О войне. О Москве: поэмы, стихи. – М.: Издательский дом «Вече», 2013. 368 с.

Александр Ревич – поэт собой выдержки. Мне уже доводилось писать о нем в связи с выходом его удивительной книги переводов из европейской поэзии, вобравшей в себя массив литературной Европы семи столетий. Но как бы ни велик был его переводческий подвиг, Ревич в нашем сознании напоминает гигантский лайнер, медленно и неотвратимо выдвигающийся из-за многочисленных смертельно опасных айсбергов, из плена которых он вырвался, сохранив все свое достоинство, силу и красоту. А из плена фашистского – в прямом смысле слова – вырываться ему довелось, как довелось и выстрадать свое существование в штрафбате, и потом – на фронтах страшной войны. Ревич, всю жизнь творивший чудеса работы с поэтическим словом в переводах, Ревич, набравший ход в последние десятилетия своего собственного оригинального творчества, и о войне сказал как никто своеобразно – не стал эксплуатировать пафос победителя, а вспоминая свою молодость, почти юность, отданную войне, сумел посмотреть на нее сквозь призму времени, сосредоточив свой взгляд не на победительной эйфории, а на тех, кто эту эйфорию нагнетает, творя под этот «победный» шумок вечную несправедливость.
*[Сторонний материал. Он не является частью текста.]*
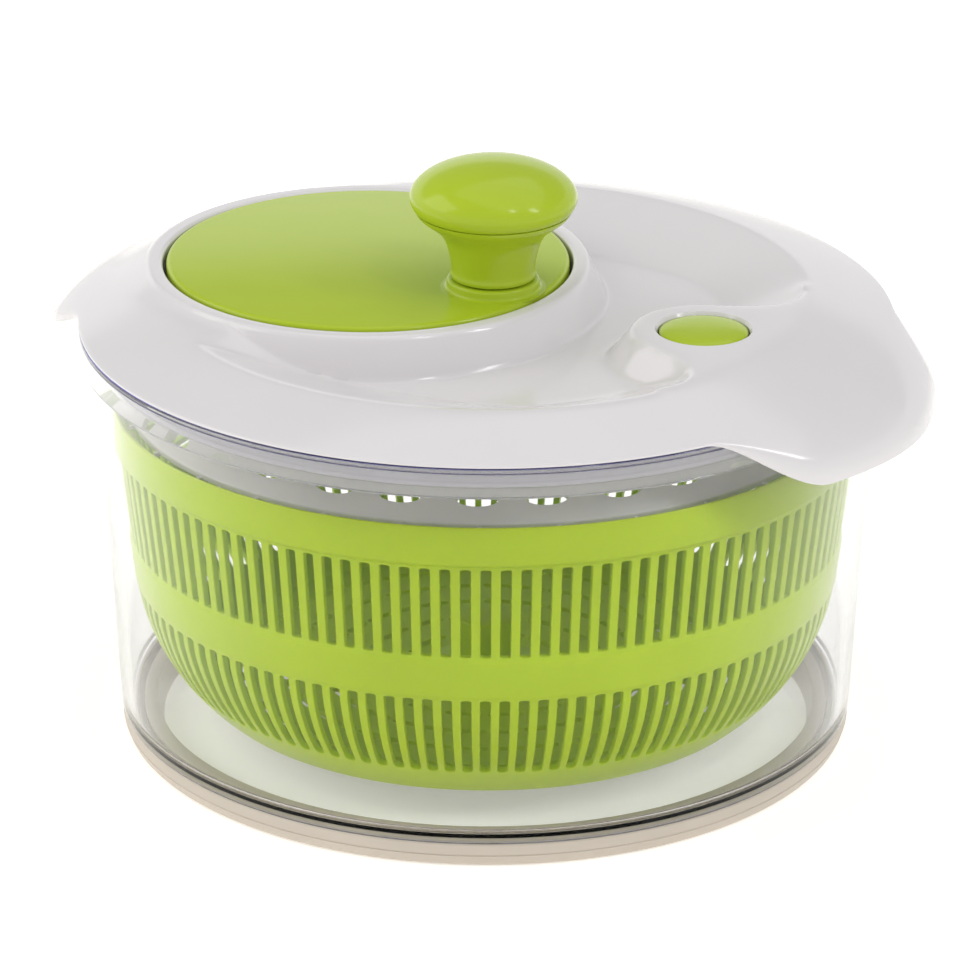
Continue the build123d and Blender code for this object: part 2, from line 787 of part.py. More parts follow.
def make_brake_button():
    crown = revolve(dome_face(button_radius, button_under_z + 1.0, button_top_z), Axis.Z)
    cap = Pos(*brake_at, 0) * crown + rod(button_radius, button_under_z, button_under_z + 1.0, brake_at)
    skirt = tube(button_radius - 1.8, button_radius, skirt_low_z, button_under_z, brake_at)
    sleeve = tube(stem_radius - 1.4, stem_radius, button_under_z - 3.0, button_under_z, brake_at)
    return cap + skirt + sleeve


def make_brake_plunger():
    stem = rod(stem_radius, foot_top_z, button_under_z - 3.0, brake_at)
    nib = rod(stem_radius - 1.4, button_under_z - 3.0, button_under_z, brake_at)
    foot = rod(pad_radius, foot_low_z, foot_top_z, brake_at)
    return stem + nib + foot


def make_brake_pad():
    pad = rod(pad_radius, pad_low_z, foot_low_z, brake_at)
    return chamfer(pad.edges().sort_by(Axis.Z)[0], 0.6)


def make_brake_spring():
    height = button_under_z - seat_z - 2 * spring_wire
    path = Helix(height / spring_turns, height, spring_radius, center=(brake_x, 0, seat_z + spring_wire))
    section = Plane(path @ 0, x_dir=(0, 0, 1), z_dir=path % 0) * Circle(spring_wire)
    return sweep(section, path, is_frenet=True)


# ---------------------------------------------------------------- write the parts

makers = {
    "bowl": make_bowl,
    "foot_ring": make_foot_ring,
    "pivot_pin": make_pivot_pin,
    "basket_bush": make_basket_bush,
    "basket": make_basket,
    "lid_shell": make_lid_shell,
    "lid_liner": make_lid_liner,
    "liner_screws": make_liner_screws,
    "axle_bush": make_axle_bush,
    "shaft_bush": make_shaft_bush,
    "crank_axle": make_crank_axle,
    "axle_clip": make_axle_clip,
    "crank_disc": make_crank_disc,
    "ring_gear": make_ring_gear,
    "gear_screws": make_gear_screws,
    "knob_spindle": make_knob_spindle,
    "knob_stem": make_knob_stem,
    "knob_head": make_knob_head,
    "knob_screw": make_knob_screw,
    "drive_pinion": make_drive_pinion,
    "drive_shaft": make_drive_shaft,
    "drive_washer": make_drive_washer,
    "drive_plate": make_drive_plate,
    "plate_screw": make_plate_screw,
    "brake_button": make_brake_button,
    "brake_plunger": make_brake_plunger,
    "brake_pad": make_brake_pad,
    "brake_spring": make_brake_spring,
}

os.makedirs(parts_folder, exist_ok=True)
for name, maker in makers.items():
    export_step(maker(), f"{parts_folder}/{name}.step")
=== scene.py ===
import bpy
import math
import numpy as np
from mathutils import Matrix, Vector


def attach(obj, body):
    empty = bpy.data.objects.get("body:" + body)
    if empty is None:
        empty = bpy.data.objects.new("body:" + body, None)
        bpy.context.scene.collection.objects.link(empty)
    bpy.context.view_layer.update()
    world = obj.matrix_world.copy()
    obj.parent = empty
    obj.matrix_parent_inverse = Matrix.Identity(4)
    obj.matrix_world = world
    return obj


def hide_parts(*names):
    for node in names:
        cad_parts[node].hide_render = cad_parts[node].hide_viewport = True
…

В ночах резни, в ночах больших костров,
когда крестами двери отмечали
и падал на жильцов горелый кров,
иные спали крепко без печали.

А в дни совсем недавних катастроф
мы затыкали уши и молчали
и занимались сочиненьем строф
и славили при том не палача ли?

Кажется, незримо для нас всех, задается поэт вопросом – куда же девалось мужество тех, кто на фронте шел под пули, а в последующей мирной жизни растерял его, ломая свою судьбу и характер, славя палача, подчиняясь всякой нечисти, зарастая жиром равнодушия?! Но свести весь разговор к достоинству публицистической речи поэта, его гражданских слов-поступков, мало. Ревич – мастер и художник во всей полноте своего природного дара, и это отражается в его поэзии на каждом шагу.
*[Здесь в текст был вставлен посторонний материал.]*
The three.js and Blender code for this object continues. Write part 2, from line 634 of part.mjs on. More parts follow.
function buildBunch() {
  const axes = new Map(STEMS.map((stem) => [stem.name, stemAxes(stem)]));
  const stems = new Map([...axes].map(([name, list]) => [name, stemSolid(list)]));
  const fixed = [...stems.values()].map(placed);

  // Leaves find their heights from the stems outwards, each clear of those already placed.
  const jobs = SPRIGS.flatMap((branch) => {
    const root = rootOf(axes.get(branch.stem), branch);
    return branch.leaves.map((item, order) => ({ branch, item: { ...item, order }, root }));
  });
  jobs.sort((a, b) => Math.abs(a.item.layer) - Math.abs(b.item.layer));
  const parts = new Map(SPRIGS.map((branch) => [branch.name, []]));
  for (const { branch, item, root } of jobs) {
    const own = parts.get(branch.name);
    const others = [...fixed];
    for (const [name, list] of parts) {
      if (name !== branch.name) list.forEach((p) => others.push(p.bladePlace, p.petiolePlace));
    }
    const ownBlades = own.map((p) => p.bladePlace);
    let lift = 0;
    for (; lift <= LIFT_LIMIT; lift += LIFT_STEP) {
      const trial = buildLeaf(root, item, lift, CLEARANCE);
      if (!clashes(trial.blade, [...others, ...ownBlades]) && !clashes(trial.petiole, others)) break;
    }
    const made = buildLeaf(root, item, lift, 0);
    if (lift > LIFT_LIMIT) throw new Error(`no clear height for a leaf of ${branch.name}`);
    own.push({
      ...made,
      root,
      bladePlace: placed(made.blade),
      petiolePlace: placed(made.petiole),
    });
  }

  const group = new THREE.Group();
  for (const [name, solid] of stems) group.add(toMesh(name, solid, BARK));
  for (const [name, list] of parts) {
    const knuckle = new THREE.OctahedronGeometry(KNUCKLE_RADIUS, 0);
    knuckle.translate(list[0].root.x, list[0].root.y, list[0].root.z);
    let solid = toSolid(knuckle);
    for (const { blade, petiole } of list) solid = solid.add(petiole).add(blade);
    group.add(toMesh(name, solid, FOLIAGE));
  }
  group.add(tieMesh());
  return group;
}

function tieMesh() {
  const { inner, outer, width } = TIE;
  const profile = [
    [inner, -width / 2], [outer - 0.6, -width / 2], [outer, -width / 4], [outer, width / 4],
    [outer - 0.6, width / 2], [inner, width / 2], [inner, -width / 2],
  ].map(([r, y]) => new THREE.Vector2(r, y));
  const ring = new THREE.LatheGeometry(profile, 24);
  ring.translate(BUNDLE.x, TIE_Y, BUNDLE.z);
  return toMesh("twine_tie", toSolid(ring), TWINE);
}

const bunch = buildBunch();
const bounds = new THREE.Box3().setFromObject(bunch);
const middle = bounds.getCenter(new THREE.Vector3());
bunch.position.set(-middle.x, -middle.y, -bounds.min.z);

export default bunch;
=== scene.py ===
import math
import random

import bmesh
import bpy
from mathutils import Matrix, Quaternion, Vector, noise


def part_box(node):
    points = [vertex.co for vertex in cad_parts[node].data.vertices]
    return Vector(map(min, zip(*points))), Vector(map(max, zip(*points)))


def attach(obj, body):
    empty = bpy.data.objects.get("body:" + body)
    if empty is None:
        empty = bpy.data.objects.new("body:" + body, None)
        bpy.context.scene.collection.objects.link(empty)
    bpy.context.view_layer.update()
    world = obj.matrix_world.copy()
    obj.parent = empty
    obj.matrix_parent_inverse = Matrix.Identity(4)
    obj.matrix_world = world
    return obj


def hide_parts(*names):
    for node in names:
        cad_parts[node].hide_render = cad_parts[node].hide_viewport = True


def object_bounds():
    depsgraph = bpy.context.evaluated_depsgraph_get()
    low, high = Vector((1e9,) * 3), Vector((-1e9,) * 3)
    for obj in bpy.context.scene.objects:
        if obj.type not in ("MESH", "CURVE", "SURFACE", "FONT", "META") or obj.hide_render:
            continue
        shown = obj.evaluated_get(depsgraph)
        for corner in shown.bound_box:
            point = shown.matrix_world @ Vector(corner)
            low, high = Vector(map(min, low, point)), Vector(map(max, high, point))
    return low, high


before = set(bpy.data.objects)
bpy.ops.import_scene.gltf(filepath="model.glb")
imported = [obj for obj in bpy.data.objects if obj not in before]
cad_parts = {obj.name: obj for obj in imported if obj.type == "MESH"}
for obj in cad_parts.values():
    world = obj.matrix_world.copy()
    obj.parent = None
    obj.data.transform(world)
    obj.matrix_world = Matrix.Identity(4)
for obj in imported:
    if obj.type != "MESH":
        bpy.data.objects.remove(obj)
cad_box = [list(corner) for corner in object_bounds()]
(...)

Обладая абсолютным поэтическим слухом, Ревич владел всей палитрой богато инструментованного стиха, но никогда не использовал свое версификационное мастерство для пустой демонстрации своих возможностей, не переигрывал, не форсировал голос, давая точный выверенный звук и органику поэтической интонации:

Тех лет трамвайный перезвон
доносится, и все трезвонит
отчаявшийся телефон
в жилье, где больше никого нет,

где нет ни двери, ни окна,
лишь возникают, как в дремоте,
возлюбленные имена,
родные номера в блокноте,

подъезд, ступени, дверь в тени
и шаг на выдохе и вдохе,
и только руку протяни
к звонку дверному сквозь эпохи.

Как просто, как волшебно и необъяснимо прекрасно! Это Александр Ревич перед светом его уносящейся во вневременное пространство поэтической звезды, перед дарованным ему светом вечности:

Господи, с каждым восходом
Ты зажигаешь мне свет…

 

 

Ефим Бершин. Поводырь дождя.
Книга стихов. Seattle. CreateSpace, 2013. 84 c.
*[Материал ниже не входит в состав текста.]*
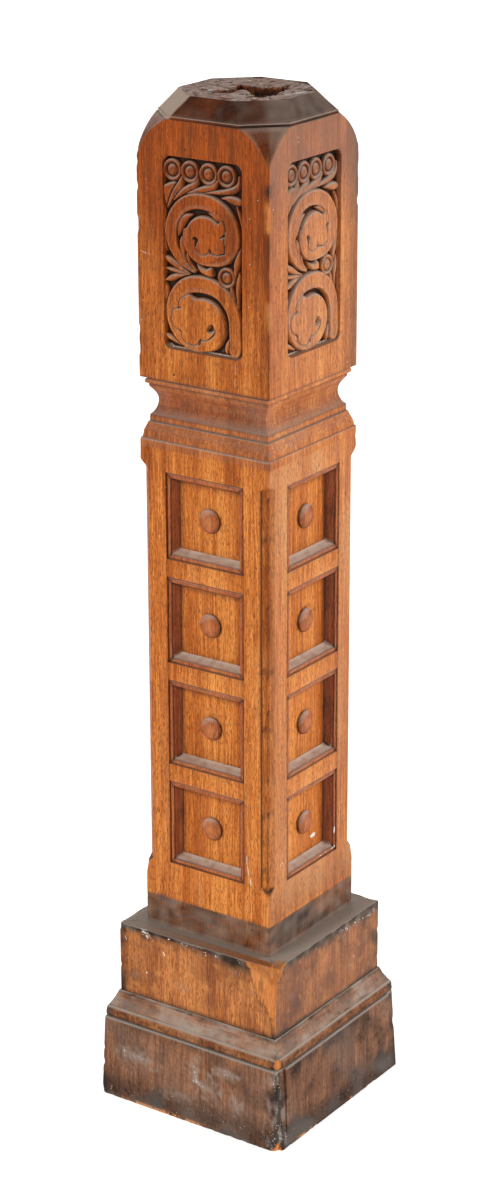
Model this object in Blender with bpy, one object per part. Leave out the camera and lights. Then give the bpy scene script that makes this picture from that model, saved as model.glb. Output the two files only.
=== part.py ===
# Carved and moulded newel post of Eastlake pattern, with a boarded plinth.
# Metres, +Z up, origin in the middle of the underside. The post has four like faces:
# front looks along -Y, side along +X, back along +Y and far along -X. Everything is
# modelled on the front face and turned a quarter, a half or three quarters about Z.

import math

import bmesh
import bpy
from mathutils import Matrix, Vector

FACES = ("front", "side", "back", "far")
HIDDEN_FACES = ("back", "far")
JOINT_GAP = 0.0003
MITRE_GAP = 0.0002

# The squared baulk: half widths and heights
SHAFT_HALF = 0.0862
HEAD_HALF = 0.0858
NECK_FOOT = 0.8090
HEAD_FOOT = 0.8780
HEAD_TOP = 1.1630
CAP_FOOT = 1.1660
CAP_TOP = 1.1870

# Stopped chamfers on the arrises of the shaft, measured along each face
CHAMFER_LEG = 0.0110
CHAMFER_FOOT = 0.3040
CHAMFER_TOP = 0.7755
CHAMFER_TOP_STOP = 0.0090
CHAMFER_LEDGE_DROP = 0.0060
CHAMFER_TAIL_LEG = 0.0047
CHAMFER_TAIL = 0.0230

# Neck moulding as (height, half width), from the ledge up to the quirk under the head
NECK_PROFILE = (
    (0.8091, 0.0846), (0.8130, 0.0843), (0.8180, 0.0829), (0.8225, 0.0810),
    (0.8264, 0.0797), (0.8272, 0.0783), (0.8345, 0.0780), (0.8372, 0.0755),
    (0.8410, 0.0733), (0.8455, 0.0717), (0.8505, 0.0711), (0.8555, 0.0717),
    (0.8600, 0.0737), (0.8640, 0.0765), (0.8665, 0.0784), (0.8700, 0.0786),
    (0.8704, 0.0808), (0.8716, 0.0817), (0.8742, 0.0817), (0.8752, 0.0810),
    (0.8756, 0.0795), (0.8779, 0.0795),
)

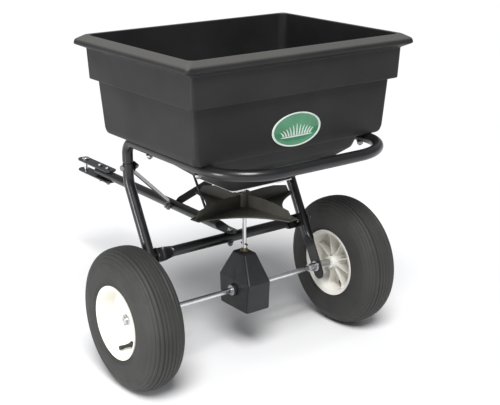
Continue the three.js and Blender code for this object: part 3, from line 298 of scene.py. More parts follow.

Вспомнилось из Вознесенского: «Чайки в небе – плавки невидимого бога…» Намеренно не проверяю цитату, не протягиваю руку к книжной полке, пусть звучит, как вспомнилось. Точна цитата или нет, не суть важно – ощущение молодой игры поэтическими мускулами, где блеск метафоры звучит поминаньем всуе, не горчит, не печалит, радует – молоды, что ли, были?!

А вот иное:

Бедный месяц – выгнутая бровь
над зрачком невидимого Бога…

Другое время, другой возраст, другая поэтика на нашем дворе. Ефим Бершин не иронизирует, не играет мускулами – разговор всерьез, наотмашь:

Ночь тиха. Играем с Богом в прятки.
Он укрылся. Я иду искать.

Иными словами – речь не про образное видение поэта, а про то, что Бог, действительно, невидим, что он укрылся. Не случайно, эти стихи родились в цикле «Армения». Они могли быть написаны только на Святой земле Иерусалима, в библейской долине Арарата, или же в России, где ведет свой поиск поэт, в России, где опять «гнилые листья жгут».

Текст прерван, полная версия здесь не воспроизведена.